At the center of all this is a new Russian superweapon. Skyfall is a 12 meter (39 foot) long missile that uses a rocket booster to attain high enough speed so the nuclear-powered engine can take over. The missile is nine meters long after jettisoning the booster rocket. The missile cross section is elliptical (one by 1.5 meters). Using the nuclear power Skyfall could reach anywhere on the planet. Space based sensors could detect it and the missile could be destroyed by an anti-aircraft missile (fired from the air or the surface). This is a prestige project for Russia and not meant to be built in large numbers. Such projects do require one or two successful test flights to prove that the weapon is real and not just theoretical.

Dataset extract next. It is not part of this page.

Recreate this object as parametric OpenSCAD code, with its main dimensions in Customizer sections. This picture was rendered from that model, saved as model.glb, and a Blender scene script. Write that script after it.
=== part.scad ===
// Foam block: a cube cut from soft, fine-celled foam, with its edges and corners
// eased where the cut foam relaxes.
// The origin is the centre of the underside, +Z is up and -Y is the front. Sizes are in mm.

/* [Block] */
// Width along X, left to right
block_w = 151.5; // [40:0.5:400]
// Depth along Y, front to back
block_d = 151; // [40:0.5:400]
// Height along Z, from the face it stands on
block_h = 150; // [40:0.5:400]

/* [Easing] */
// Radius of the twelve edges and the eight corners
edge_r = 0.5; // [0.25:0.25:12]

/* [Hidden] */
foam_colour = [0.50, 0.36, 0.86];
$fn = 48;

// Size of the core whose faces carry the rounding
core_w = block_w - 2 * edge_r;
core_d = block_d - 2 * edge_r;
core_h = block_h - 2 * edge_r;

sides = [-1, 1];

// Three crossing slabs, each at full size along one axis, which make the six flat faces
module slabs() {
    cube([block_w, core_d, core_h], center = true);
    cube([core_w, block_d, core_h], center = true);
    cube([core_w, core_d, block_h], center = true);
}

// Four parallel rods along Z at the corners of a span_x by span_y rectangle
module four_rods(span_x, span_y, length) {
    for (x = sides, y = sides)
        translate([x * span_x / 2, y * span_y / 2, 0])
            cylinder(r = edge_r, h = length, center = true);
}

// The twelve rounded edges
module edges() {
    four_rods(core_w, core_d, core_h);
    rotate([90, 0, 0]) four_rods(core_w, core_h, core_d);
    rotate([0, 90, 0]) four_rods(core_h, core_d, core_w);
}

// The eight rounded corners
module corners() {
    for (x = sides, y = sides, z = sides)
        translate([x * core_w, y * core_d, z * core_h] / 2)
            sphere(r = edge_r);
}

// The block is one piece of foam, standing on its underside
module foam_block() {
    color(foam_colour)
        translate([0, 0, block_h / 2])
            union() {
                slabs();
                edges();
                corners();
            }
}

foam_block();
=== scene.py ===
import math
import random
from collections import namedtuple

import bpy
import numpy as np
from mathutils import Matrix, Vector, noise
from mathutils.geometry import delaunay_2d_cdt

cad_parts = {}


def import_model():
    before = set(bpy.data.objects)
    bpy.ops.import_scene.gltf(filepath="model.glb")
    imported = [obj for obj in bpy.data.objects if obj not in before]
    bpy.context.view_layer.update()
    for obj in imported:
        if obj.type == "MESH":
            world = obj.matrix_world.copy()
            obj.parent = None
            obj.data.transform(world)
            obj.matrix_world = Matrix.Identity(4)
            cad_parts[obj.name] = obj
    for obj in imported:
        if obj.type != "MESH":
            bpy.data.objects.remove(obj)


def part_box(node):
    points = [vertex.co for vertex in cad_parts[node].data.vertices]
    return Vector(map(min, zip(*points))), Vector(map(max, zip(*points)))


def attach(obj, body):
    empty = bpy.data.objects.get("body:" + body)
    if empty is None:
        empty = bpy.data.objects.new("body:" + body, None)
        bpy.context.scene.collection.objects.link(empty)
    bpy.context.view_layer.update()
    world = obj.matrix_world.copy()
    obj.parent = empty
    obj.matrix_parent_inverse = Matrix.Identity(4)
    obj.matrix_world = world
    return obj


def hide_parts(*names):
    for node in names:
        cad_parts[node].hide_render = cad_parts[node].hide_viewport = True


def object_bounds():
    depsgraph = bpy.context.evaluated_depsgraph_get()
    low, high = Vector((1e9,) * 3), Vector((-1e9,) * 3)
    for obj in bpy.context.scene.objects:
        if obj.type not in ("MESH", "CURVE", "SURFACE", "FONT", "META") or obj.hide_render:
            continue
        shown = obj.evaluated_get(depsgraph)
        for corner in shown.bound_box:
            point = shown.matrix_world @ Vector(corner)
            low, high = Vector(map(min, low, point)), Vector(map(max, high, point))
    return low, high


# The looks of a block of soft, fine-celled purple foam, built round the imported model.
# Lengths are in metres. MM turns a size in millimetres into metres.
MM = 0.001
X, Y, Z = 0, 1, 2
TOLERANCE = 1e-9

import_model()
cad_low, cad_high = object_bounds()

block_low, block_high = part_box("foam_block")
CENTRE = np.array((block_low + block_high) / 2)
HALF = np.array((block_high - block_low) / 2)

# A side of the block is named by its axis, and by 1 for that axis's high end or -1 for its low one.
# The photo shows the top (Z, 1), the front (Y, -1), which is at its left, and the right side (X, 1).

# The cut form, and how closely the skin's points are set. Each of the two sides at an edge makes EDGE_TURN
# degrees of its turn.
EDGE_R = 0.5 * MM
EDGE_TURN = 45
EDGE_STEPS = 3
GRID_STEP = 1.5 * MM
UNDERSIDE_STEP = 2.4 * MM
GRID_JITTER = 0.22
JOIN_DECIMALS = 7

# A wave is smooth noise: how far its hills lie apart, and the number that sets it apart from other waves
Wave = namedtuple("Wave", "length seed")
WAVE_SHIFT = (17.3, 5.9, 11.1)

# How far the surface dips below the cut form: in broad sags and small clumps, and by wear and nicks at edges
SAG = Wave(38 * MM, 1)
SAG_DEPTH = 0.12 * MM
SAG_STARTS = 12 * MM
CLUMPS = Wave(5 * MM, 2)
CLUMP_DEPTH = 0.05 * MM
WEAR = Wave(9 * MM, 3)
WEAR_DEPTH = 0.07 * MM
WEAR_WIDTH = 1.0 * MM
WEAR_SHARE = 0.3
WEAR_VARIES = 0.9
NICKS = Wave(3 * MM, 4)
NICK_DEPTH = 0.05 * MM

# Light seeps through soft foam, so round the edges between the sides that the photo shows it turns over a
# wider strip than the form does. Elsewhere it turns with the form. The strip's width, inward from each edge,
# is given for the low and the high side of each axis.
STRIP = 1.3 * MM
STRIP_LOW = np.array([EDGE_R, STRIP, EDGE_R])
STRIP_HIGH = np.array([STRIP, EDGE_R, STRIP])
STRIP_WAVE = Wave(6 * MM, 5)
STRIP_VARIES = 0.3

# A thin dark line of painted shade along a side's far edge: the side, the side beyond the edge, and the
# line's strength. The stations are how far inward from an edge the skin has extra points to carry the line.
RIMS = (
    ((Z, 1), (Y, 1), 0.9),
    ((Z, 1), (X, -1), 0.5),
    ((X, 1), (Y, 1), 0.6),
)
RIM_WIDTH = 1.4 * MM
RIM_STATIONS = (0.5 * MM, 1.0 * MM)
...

Skyfall was using a type of nuclear power that is often used in space satellites and, while dangerous, the radiation released is not long-lasting or plentiful. But the spike in radioactivity was noted next door in Norway and Russia was once more accused of trying to cover up the details of the accident, as they had so infamously done in 1986 during the Chernobyl nuclear power plant disaster.

At first, it was reported that the nuclear-contaminated Skyfall explosion had killed two and wounded at least six, but later it was revealed that dozens of people nearby were treated for low-level radiation exposure and that a lot more people were killed. Some civilians were evacuated, and it took several months for more details to emerge because the nuclear propulsion tech in the missile is top secret even though the basic concepts and applications are decades old. The Russians were the heaviest users of this tech, often using it to power remote, unmanned communications facilities in areas like Krasnoyarsk, the Far East and Central Asia. After the Soviet Union broke up in 1991, the location of many of these remote nuclear-powered facilities was lost (or simply forgotten). Some were later stumbled upon by locals who were unaware of the danger and came down with radiation sickness which caused a local panic and investigations that revealed the existence of the “lost” nuclear power sources. Some of these were in new nations that were created when the Soviet Union came apart so it was an embarrassing international incident for the Russians. The Soviet Union considered the nuclear power sources top secret and when portions of the Soviet Union became independent a lot top secret information was not part of the deal. This even included Chernobyl, which is in northern Ukraine, near the Russian border. Chernobyl was one reason Ukrainians insisted on leaving the Soviet Union in 1991, even if it meant inheriting the Chernobyl mess. The Skyfall project indicates that the Russians did not absorb all the lessons of Chernobyl.